“Let go and move on.” This is one universal sentence that most everyone has been told, at least at one point or another. However, it is also one of the most negatively consequential things to say because of its potential to do irreparable harm to the mind.
To move forward and let go of nostalgia requires being stripped of the lore that makes somebody the person that they are. Nostalgia shapes every life, in some ways better than others.
Nostalgia is not a cognitive feature of the mind that begs to be pushed away; it’s an ever-developing story of what has been accomplished, where people have been, and who they are.
People do not benefit from pushing aside and suppressing their yearnings; they benefit from understanding how to carry them forward and using them to achieve greater success.

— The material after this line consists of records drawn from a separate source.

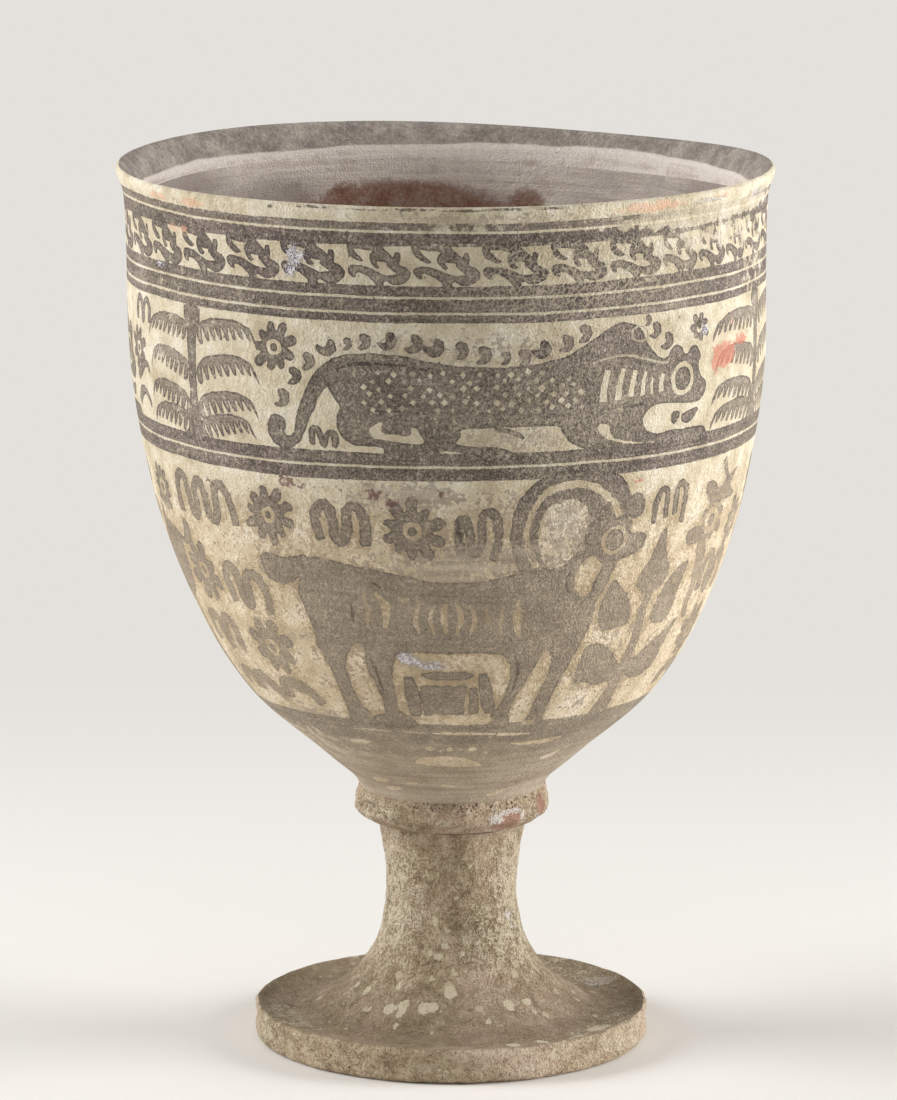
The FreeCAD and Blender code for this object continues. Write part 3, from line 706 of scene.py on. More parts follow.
# %% Bare places in the wash
for turn in THIRDS:
    for angle, height, wide, tall in ((-7, 93.9, 1.5, 0.9), (-3.6, 93, 0.6, 0.5), (-0.5, 93.8, 1, 0.8),
                                      (3, 93.6, 0.5, 0.4), (6.7, 93.6, 1.6, 0.9), (11.6, 92.2, 0.9, 0.5)):
        dot = ((angle - wide, height), (angle, height + tall), (angle + wide, height), (angle, height - tall))
        fill_shape(dot, -0.8, turn)
    crescent = ((-13.7, 88.4), (-10, 90.2), (-3.5, 91), (3, 90.4), (8, 89), (11.3, 87.2), (4, 86.9),
                (-4, 87.1), (-9, 87.2))
    fill_shape(crescent, -0.75, turn)
    bright = ((-8.4, 103.6), (-7, 105.4), (0, 105.9), (8, 105.6), (11, 104.4), (10, 102.8), (0, 102.6))
    fill_shape(bright, -0.9, turn)
for line, width, fill in (
    (((-30, 99.4), (-24, 99.8), (-17, 99.8)), (0.2, 0.5, 0.3), -0.5),
    (((-5.6, 99.8), (0, 99.6), (6, 99.4), (13, 99)), (0.4, 0.8, 0.9, 0.5), -0.95),
    (((13.4, 98.8), (16, 98.6), (20, 98.5), (24, 98.3)), (0.9, 1, 0.7, 0.3), -1),
    (((-16, 99.9), (-11, 99.8), (-7, 99.7)), (0.2, 0.5, 0.3), -0.6),
    (((18.6, 95.4), (22, 94.7), (28, 94.6), (34, 94.9), (37.2, 95.6)), (0.3, 0.9, 1.4, 1.4, 0.4), -1),
    (((-34.4, 94.6), (-30, 94.7), (-26, 95.2)), (0.6, 1.6, 0.6), -0.6),
    (((-44, 79.4), (-38, 79.7), (-33, 80.2)), (0.8, 1.8, 0.6), -0.9),
    (((-40, 76.4), (-34, 76.9), (-29, 77.4)), (0.8, 1.6, 0.6), -0.8),
    (((-23, 79.4), (-20, 79.8), (-17, 79.9)), (0.5, 1.2, 0.4), -0.8),
    (((-5.4, 79.8), (-2, 79.4), (2, 79)), (0.4, 1.1, 0.3), -0.6),
    (((37, 87.4), (41, 88), (45, 89.2)), (0.8, 2, 0.8), -0.7),
    (((20, 75.4), (27, 75.8), (33, 76.6)), (0.5, 1.1, 0.4), -0.7),
    (((19.6, 102), (21.6, 102.5), (23.4, 102.2)), (0.6, 1.3, 0.5), -0.8),
):
    paint(stroke(line, width), fill)
print("shapes drawn in all:", len(drawing))

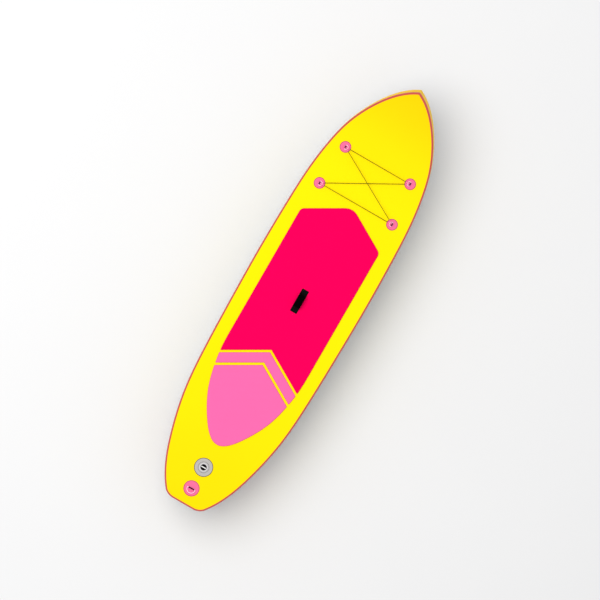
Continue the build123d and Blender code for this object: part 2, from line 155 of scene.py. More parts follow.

“Nostalgia shapes my actions day-to-day in a positive way almost because if I remember something from a memory that I remember as not being really good, and I come across the same situation again, I can handle it a bit differently than I once did,” said freshman Isabelle (Izzy) Banks.
Although two things can be true at once. The effect of nostalgia can cause individuals to become desensitized to what is widely considered a negative experience. The COVID-19 pandemic, for example, 67 percent of people aged 16 to 34 report missing some aspects of lockdown, per IPSOS, a public opinion research company. The reason as to what is missed is subjective for each person.
However, using available information and data, it can be ascertained that over seven point one million people unfortunately lost their lives, with the United States being the country impacted the hardest, per the World Health Organization (WHO).
So, what causes people to have illusory views? According to the National Institutes of Health, the brain actively works to suppress the retrieval of unwanted memories.
Pair that with many people being in their most formative years, and then suddenly, there is an overwhelming amount of distorted accounts of what happened. This is not by choice because the brain is actually designed to do such things.
Everyone feels nostalgia in unique ways, and what triggers the feeling differs from person to person. “I don’t as much think about nostalgia, but I feel nostalgia. I have really strong feelings of happiness if I remember something happy, and I get giddy,” said Banks.
In the end, nostalgia is not something that is meant to be overcome; it is an opportunity to become a better person and to achieve any goal, regardless of what they pertain to. Nostalgia should be held onto, not dismissed.